# Python "Ten-Pointer" Question



## seanote

I recently acquired a colt python ten-pointer, not to be confused with a hunter or white tail. It is blue, 8 inch barrel, with a burris 3x scope. I talked to the fine people at colt and found out there were only 250 made! Can anyone tell me what a gun like this would bring and where I should goto to try selling it?
Thanks in advance


----------



## Baldy

If you wish to sell it on line you might join Gun Broker. Price wise I have no idea what it would bring. Good luck.
http://www.gunbroker.com/


----------



## Bob Wright

*Python value*

ANY Python brings top dollar today.

I've seen prices Baldy has paid/seen and observes prices vary according to the section of the country. Here in my area, vintage Smiths bring higher dollar than similar Colts. The bottom line is that your gun is worth only whatever someone else is willing to pay for it.

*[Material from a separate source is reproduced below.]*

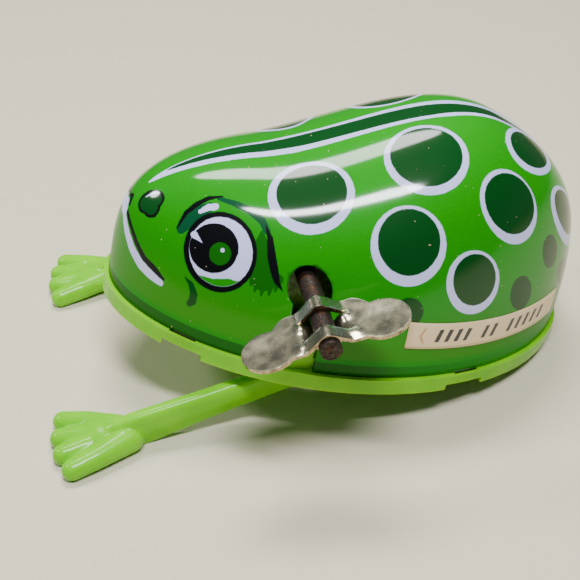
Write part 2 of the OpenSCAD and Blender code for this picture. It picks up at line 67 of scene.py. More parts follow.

Scan your want ads for loacl pricing information, also the Blue Book of Gun Values.

Bob Wright


----------



## seanote

Thanks for the help. Im having a lot of trouble finding any info on this gun. All I know is it is 1 of 250 made and it was made in 1988. Most people I talk to hav'nt heard of a Ten-Pointer and no one has seen one. I'll just have to keep digging I guess. It may be on gunbroker soon!


----------



## seanote

Thanks for the help. Im having a lot of trouble finding any info on this gun. All I know is it is 1 of 250 made and it was made in 1988. Most people I talk to hav'nt heard of a Ten-Pointer and no one has seen one. I'll just have to keep digging I guess. It may be on gunbroker soon!


----------



## drummin man 627

If you sell it, you'll be sorry.


----------



## seanote

I just bought the gun to re-sell, im not really into large pistols, mainly carry guns, and long guns. Im selling it so I can buy another safe. Though you may be right one day I may wish I still had it.


----------



## CoastieN70

You didn't say what condition it is in.
Assuming 98% with original box and papers I would ask nothing less than $2000. 
Bear in mind that it might stay on the market 1 day or 1 year at that price because it would appeal to a Python collector mainly. 
This is a guesstimate on my part but I know based on current Python prices it is at the very least a lowball estimate. 
Hunters in just about any condition over 90% are selling for $1500 on up and the 10 point is such a limited production gun...


----------